# Waterless Engine Cleaning?



## cptzippy (Apr 4, 2012)

Need to wash off my Jag's engine to track down a small leak. Only problem is that water and Jag electrics in the engine bay don't mix. What would be the best way to degrime a very oily, caked-on mucky engine bay without using water?


----------



## macmaw (Mar 5, 2007)

I would try a good degreaser, sprayed on to a damp MF, and wipe away, probably go through a few mind, big engine bay!


----------



## toni (Oct 30, 2005)

If its that bad, then some sort of spray-type brake cleaner and then wipe the oily bits off.


----------



## trv8 (Dec 30, 2007)

I use Auto Glym Engine & Machine Cleaner.
Spray on and agitate with a brush.
Clean off with a good steam cleaner and wipe with a microfibre cloth as you go.
Dress plastics and hoses with Auto Glym Vinyl & Rubber Care.
Job done :thumb:.


----------



## The Cueball (Feb 8, 2007)

steam clean it.

:thumb:


----------



## -Simon- (Oct 29, 2010)

Hi Guys,

Interested in the option of steam cleaning, just wondered do you simply avoid the electrical areas, surely the steam is more likely to penetrate than low pressure water?
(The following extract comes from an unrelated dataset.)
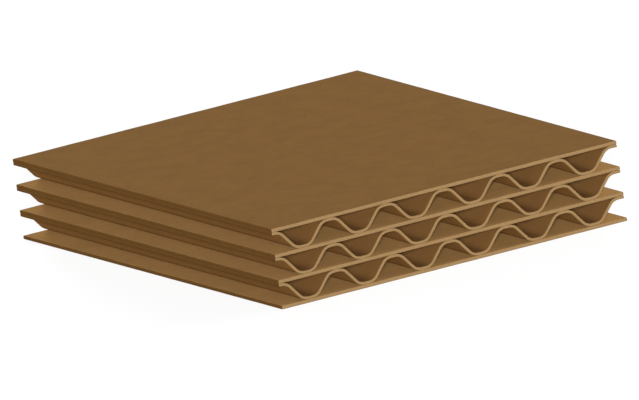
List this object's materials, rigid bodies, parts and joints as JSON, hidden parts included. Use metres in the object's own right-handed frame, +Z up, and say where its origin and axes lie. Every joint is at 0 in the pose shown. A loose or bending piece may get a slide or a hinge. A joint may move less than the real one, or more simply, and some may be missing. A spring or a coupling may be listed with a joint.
{
  "type": "triple-wall corrugated cardboard sheet",
  "caption": "Small rectangular piece of triple-wall corrugated cardboard, flat brown kraft liners with wavy fluted paper glued between them and open flute ends.",
  "frame": {"origin": "middle of the bottom face", "axes": "+X across the flutes, +Y along the flutes away from the shown front cut face, +Z up through the layers"},
  "size_m": [0.0396, 0.0534, 0.0082],
  "materials": {
    "kraft_liner": "uncoated brown kraft paper, matt",
    "kraft_fluting": "uncoated brown fluting paper, matt",
    "starch_glue": "dried starch glue soaked into brown paper, dull"
  },
  "bodies": {
    "root": {"bottom_liner": "kraft_liner", "lower_inner_liner": "kraft_liner", "upper_inner_liner": "kraft_liner", "top_liner": "kraft_liner", "lower_fluting": "kraft_fluting", "middle_fluting": "kraft_fluting", "upper_fluting": "kraft_fluting", "glue_below_lower_fluting": "starch_glue", "glue_above_lower_fluting": "starch_glue", "glue_below_middle_fluting": "starch_glue", "glue_above_middle_fluting": "starch_glue", "glue_below_upper_fluting": "starch_glue", "glue_above_upper_fluting": "starch_glue"}
  },
  "joints": []
}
Just wondered what process you would use with steam that overcomes the issues of using low pressure water????

Cheers


----------



## The Cueball (Feb 8, 2007)

-Simon- said:


> Hi Guys,
> 
> Interested in the option of steam cleaning, just wondered do you simply avoid the electrical areas, surely the steam is more likely to penetrate than low pressure water?
> 
> ...


steam cleaning is different than cleaning with water (liquid state)... I don't cover anything, or worry about the engine when cleaning it with steam...

check out more here:

http://www.sioux.com/why-steam.html

:thumb:


----------